発電・エネルギー事業を手がける電源開発(J-POWER)は中長期の成長を見据え、2018年からスタートアップへの投資・協業に本腰を入れている。
同社はCVCとしては後発だからこそ、特徴を打ち出すことを意識してきた。シード・アーリーステージに転換社債型新株予約権付社債(CB)で出資するなど、異例の投資スタイルを取り入れる。
VCの経験者などを採用したわけではなく、自社のプロパー社員3名でCVCを立ち上げたJ-POWERは、事業の特性などに合わせてどのように独自の投資手法を築いてきたのか。CVC活動を推進する遠藤二郎氏にユニークな投資戦略について聞いた。
「技術シーズを見つける」が目的
アーリーステージのスタートアップに積極的に投資するなど、他のCVCとの違いが目立ちます。なぜ現在のような投資スタイルになったのでしょうか。

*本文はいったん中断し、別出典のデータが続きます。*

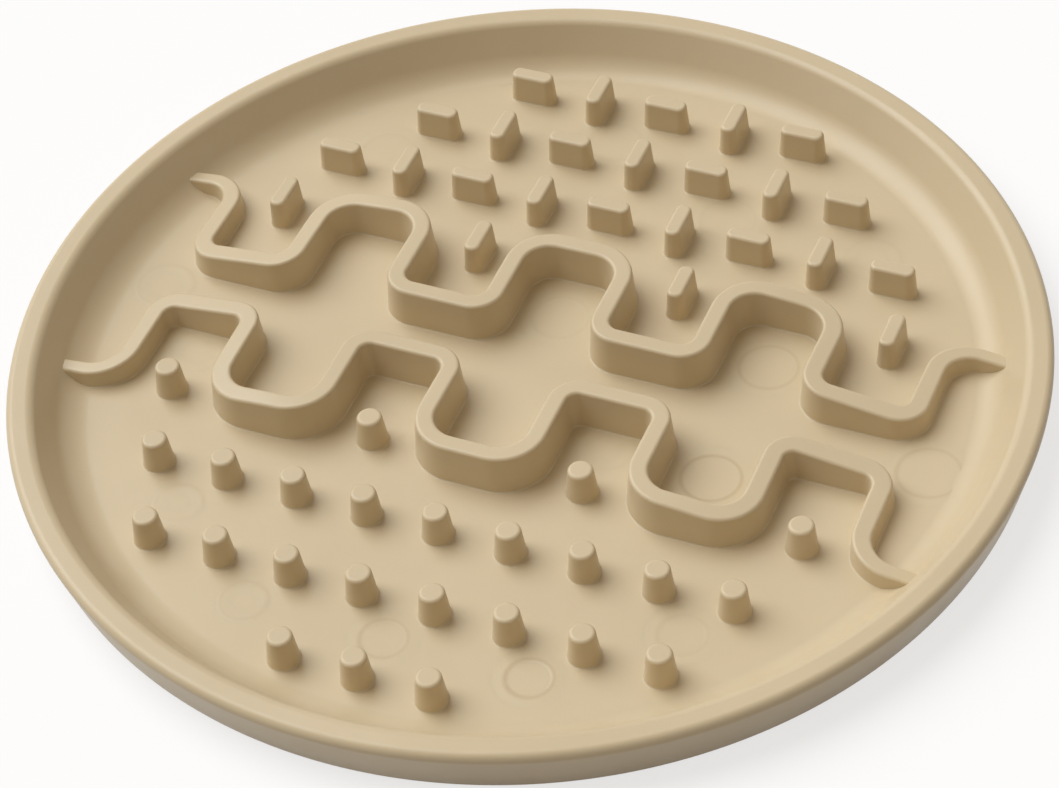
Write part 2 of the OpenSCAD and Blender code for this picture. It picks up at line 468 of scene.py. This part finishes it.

J-POWERの投資対象はディープテック(研究開発型)のスタートアップが中心となっています。技術シーズを見つけていきたいという事情があるため、必然的にシードアーリーへの投資が多くなっています。
そのため、協業に結びつけるまでの時間軸が必然的に長くなります。CVCや事業会社による出資でシリーズA以降のスタートアップを対象とするケースが一般的となっているのは、投資先の事業がある程度形になっているほうがすぐに協業できるからでしょう。逆に我々の場合、既存事業の周辺の領域ですぐに協業できるスタートアップについては基本的に出資をせずに、まずは業務提携で事業部との連携を進めます。
CVCは一見すると本業とは結びつきにくい、少し離れた領域を投資対象としています。その場合、J-POWERにとって新規参入になるためすぐには協業できません。そこでCVCが出資し、株主となって深いコミュニケーションを取りながら、協業のタイミングを見計らいます。事業連携だけの場合と投資してから協業する場合とではコミュニケーション量と質が大幅に異なります。
例えば、バイオ燃料製造のGreen Earth Instituteには2019年に出資しましたが、協業に向けて本格的に動き始めたのは2021年です。出資をすることでより深くスタートアップとつながり、中長期での事業連携、新規事業創出につなげる体制を整えています。
当初から経営陣にはディープテックが中心となるため、少なくとも最低5年は成果が出るまでは掛かる、ということはCVCの立ち上げ時に説明していました。
Green Earth Instituteとの共同事業(オイルパーム廃木を活用したバイオマス燃料の製造)
CVCでは異例の出資形態
一般的にCVCは普通株式や種類株式で投資しますが、J-POWERは積極的に転換社債型新株予約権付社債(CB)を用いています。その理由を教えてください。